3. **Data Augmentation**: To enhance the model's robustness and improve its generalization capabilities, data augmentation techniques such as random deletion and swapping of words are applied to the original textual data. **Implementing augmentation resulted in increase in weighted avg accuracy from f1-score 0.4 to 0.7!**

4. **Dataset Preparation**: The augmented dataset is split into training and validation sets. A custom `DuoDataset` class is utilized to handle pairs of text data (resume and vacancy) along with their labels.

5. **Model Setup**: The `cointegrated/rubert-tiny2` model is loaded using Hugging Face's Transformers library.
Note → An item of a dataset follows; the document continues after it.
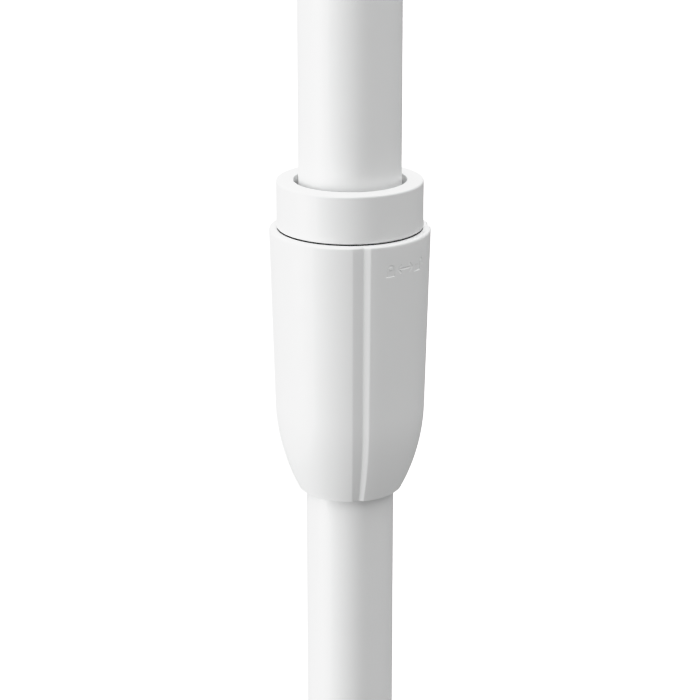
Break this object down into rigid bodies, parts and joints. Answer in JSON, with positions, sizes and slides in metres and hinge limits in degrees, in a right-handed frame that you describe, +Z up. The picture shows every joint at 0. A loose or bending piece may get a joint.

The model is adapted for the task by employing mean pooling over token embeddings to derive fixed-size sentence embeddings.

6. **Training**: The model is trained using a contrastive loss function, which is designed to minimize the distance between embeddings of matching resume-vacancy pairs while maximizing the distance for non-matching pairs.

7. **Evaluation**: The trained model's performance is evaluated on the validation set using cosine similarity between resume and vacancy embeddings. The similarity scores are thresholded to make binary predictions.

8. **Threshold Optimization**: Optuna, a hyperparameter optimization framework, is used to find the optimal threshold for converting cosine similarity scores into binary predictions, aiming to maximize the F1 score.

9. **Results Analysis**: The final model's performance is assessed using the optimized threshold, with metrics including F1 score, accuracy, and a detailed classification report.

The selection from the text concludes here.